| Problem statement |
Can all of these lines be returned exactly?

| Dataset content |
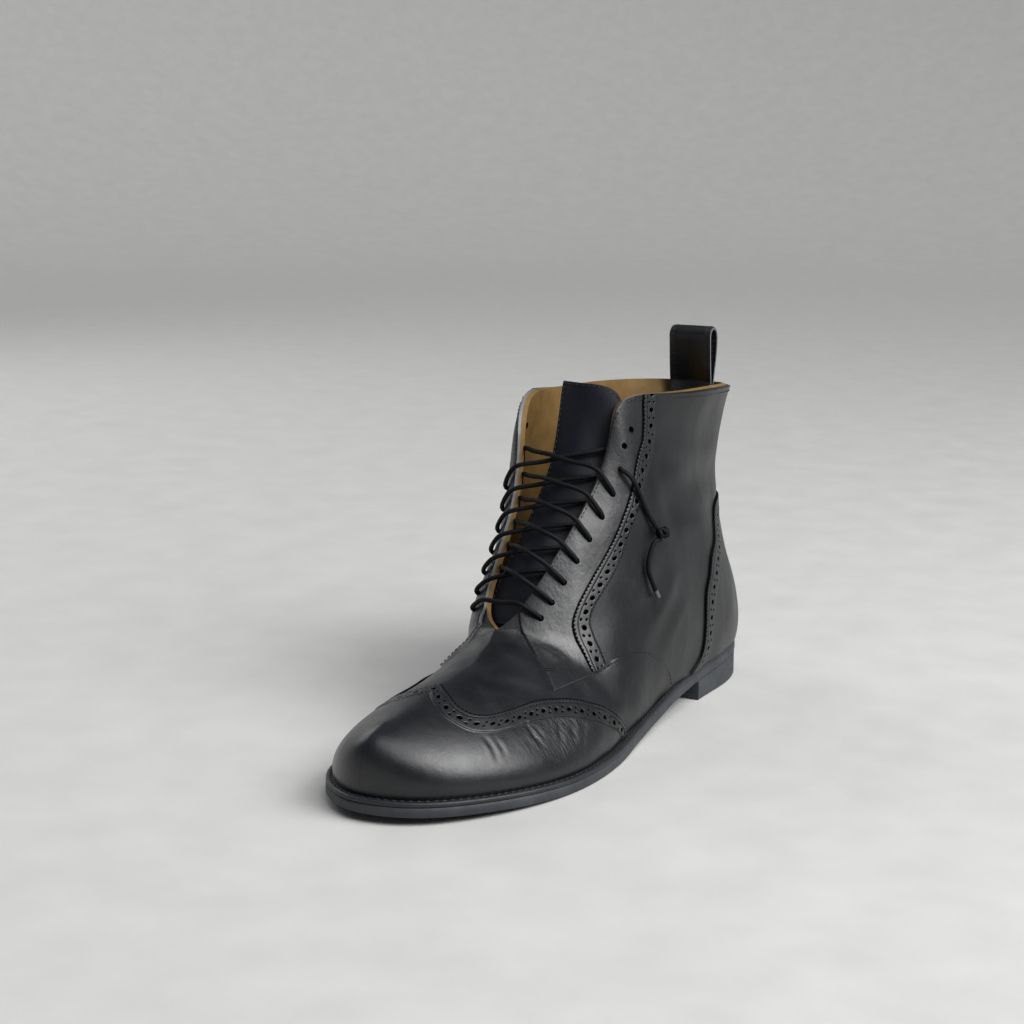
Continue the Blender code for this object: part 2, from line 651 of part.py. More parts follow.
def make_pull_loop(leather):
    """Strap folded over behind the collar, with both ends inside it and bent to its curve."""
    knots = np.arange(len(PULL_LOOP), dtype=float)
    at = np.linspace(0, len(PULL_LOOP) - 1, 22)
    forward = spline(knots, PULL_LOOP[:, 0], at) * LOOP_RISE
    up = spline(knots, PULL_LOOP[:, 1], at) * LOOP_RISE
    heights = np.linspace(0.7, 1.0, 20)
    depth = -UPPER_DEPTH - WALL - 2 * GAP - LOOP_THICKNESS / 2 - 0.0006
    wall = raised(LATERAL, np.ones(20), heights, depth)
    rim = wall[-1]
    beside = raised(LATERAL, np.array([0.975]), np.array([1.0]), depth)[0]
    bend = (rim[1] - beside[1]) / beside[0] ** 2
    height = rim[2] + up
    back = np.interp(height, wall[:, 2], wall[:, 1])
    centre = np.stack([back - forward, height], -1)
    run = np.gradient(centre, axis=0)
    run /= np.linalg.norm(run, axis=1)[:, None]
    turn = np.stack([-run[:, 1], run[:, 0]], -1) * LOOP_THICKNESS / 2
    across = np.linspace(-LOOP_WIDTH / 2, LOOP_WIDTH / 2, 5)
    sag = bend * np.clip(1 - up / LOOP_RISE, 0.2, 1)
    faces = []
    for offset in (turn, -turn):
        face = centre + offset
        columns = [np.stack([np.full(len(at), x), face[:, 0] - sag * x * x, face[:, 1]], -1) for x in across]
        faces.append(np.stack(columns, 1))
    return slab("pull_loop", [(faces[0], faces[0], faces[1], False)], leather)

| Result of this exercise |
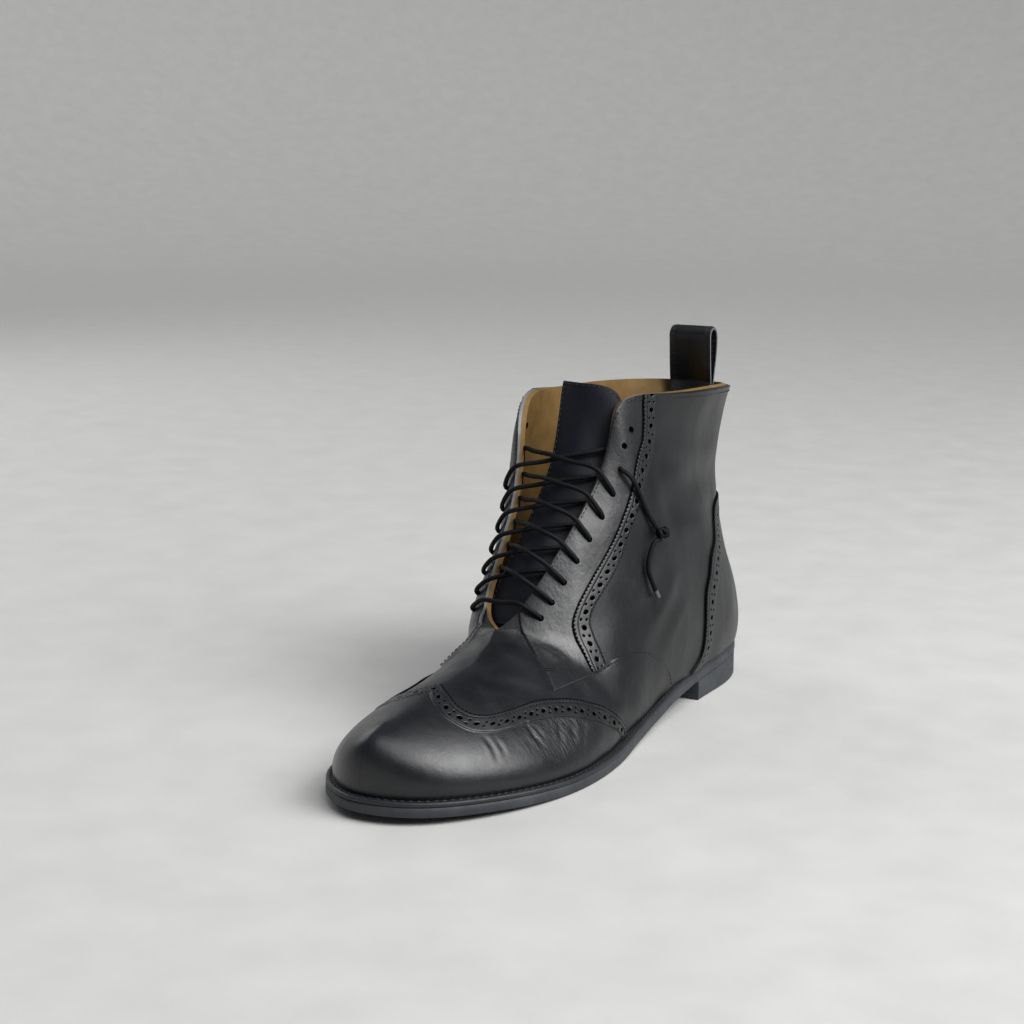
Continue the Blender code for this object: part 2, from line 651 of part.py. More parts follow.
def make_pull_loop(leather):
    """Strap folded over behind the collar, with both ends inside it and bent to its curve."""
    knots = np.arange(len(PULL_LOOP), dtype=float)
    at = np.linspace(0, len(PULL_LOOP) - 1, 22)
    forward = spline(knots, PULL_LOOP[:, 0], at) * LOOP_RISE
    up = spline(knots, PULL_LOOP[:, 1], at) * LOOP_RISE
    heights = np.linspace(0.7, 1.0, 20)
    depth = -UPPER_DEPTH - WALL - 2 * GAP - LOOP_THICKNESS / 2 - 0.0006
    wall = raised(LATERAL, np.ones(20), heights, depth)
    rim = wall[-1]
    beside = raised(LATERAL, np.array([0.975]), np.array([1.0]), depth)[0]
    bend = (rim[1] - beside[1]) / beside[0] ** 2
    height = rim[2] + up
    back = np.interp(height, wall[:, 2], wall[:, 1])
    centre = np.stack([back - forward, height], -1)
    run = np.gradient(centre, axis=0)
    run /= np.linalg.norm(run, axis=1)[:, None]
    turn = np.stack([-run[:, 1], run[:, 0]], -1) * LOOP_THICKNESS / 2
    across = np.linspace(-LOOP_WIDTH / 2, LOOP_WIDTH / 2, 5)
    sag = bend * np.clip(1 - up / LOOP_RISE, 0.2, 1)
    faces = []
    for offset in (turn, -turn):
        face = centre + offset
        columns = [np.stack([np.full(len(at), x), face[:, 0] - sag * x * x, face[:, 1]], -1) for x in across]
        faces.append(np.stack(columns, 1))
    return slab("pull_loop", [(faces[0], faces[0], faces[1], False)], leather)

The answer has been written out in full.